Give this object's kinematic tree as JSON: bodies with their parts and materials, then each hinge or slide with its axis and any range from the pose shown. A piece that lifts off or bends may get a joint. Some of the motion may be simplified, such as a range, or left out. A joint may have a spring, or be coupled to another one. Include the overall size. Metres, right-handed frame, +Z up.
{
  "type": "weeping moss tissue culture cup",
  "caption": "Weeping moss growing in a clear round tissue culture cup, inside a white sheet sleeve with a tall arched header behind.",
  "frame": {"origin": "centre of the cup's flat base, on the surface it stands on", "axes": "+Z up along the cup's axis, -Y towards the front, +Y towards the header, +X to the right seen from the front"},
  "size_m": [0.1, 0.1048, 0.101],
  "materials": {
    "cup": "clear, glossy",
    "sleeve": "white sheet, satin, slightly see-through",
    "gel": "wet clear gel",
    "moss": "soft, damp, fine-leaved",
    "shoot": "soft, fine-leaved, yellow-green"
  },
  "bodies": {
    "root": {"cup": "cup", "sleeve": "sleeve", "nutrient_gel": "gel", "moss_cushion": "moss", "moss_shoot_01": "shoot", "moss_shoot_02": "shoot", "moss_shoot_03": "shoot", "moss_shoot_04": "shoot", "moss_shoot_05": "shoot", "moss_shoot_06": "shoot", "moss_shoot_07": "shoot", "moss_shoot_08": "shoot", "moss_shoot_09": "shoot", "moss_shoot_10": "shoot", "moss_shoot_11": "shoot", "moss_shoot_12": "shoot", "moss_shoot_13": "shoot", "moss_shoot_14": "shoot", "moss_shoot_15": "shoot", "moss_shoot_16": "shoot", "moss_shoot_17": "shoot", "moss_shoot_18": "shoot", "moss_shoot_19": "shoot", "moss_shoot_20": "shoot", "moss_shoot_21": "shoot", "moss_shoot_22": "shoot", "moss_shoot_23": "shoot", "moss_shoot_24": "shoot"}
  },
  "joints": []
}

DIRECTIONS FOR THIS TASK –
Recite the full listing above exactly.

ANSWER BELOW –
Give this object's kinematic tree as JSON: bodies with their parts and materials, then each hinge or slide with its axis and any range from the pose shown. A piece that lifts off or bends may get a joint. Some of the motion may be simplified, such as a range, or left out. A joint may have a spring, or be coupled to another one. Include the overall size. Metres, right-handed frame, +Z up.
{
  "type": "weeping moss tissue culture cup",
  "caption": "Weeping moss growing in a clear round tissue culture cup, inside a white sheet sleeve with a tall arched header behind.",
  "frame": {"origin": "centre of the cup's flat base, on the surface it stands on", "axes": "+Z up along the cup's axis, -Y towards the front, +Y towards the header, +X to the right seen from the front"},
  "size_m": [0.1, 0.1048, 0.101],
  "materials": {
    "cup": "clear, glossy",
    "sleeve": "white sheet, satin, slightly see-through",
    "gel": "wet clear gel",
    "moss": "soft, damp, fine-leaved",
    "shoot": "soft, fine-leaved, yellow-green"
  },
  "bodies": {
    "root": {"cup": "cup", "sleeve": "sleeve", "nutrient_gel": "gel", "moss_cushion": "moss", "moss_shoot_01": "shoot", "moss_shoot_02": "shoot", "moss_shoot_03": "shoot", "moss_shoot_04": "shoot", "moss_shoot_05": "shoot", "moss_shoot_06": "shoot", "moss_shoot_07": "shoot", "moss_shoot_08": "shoot", "moss_shoot_09": "shoot", "moss_shoot_10": "shoot", "moss_shoot_11": "shoot", "moss_shoot_12": "shoot", "moss_shoot_13": "shoot", "moss_shoot_14": "shoot", "moss_shoot_15": "shoot", "moss_shoot_16": "shoot", "moss_shoot_17": "shoot", "moss_shoot_18": "shoot", "moss_shoot_19": "shoot", "moss_shoot_20": "shoot", "moss_shoot_21": "shoot", "moss_shoot_22": "shoot", "moss_shoot_23": "shoot", "moss_shoot_24": "shoot"}
  },
  "joints": []
}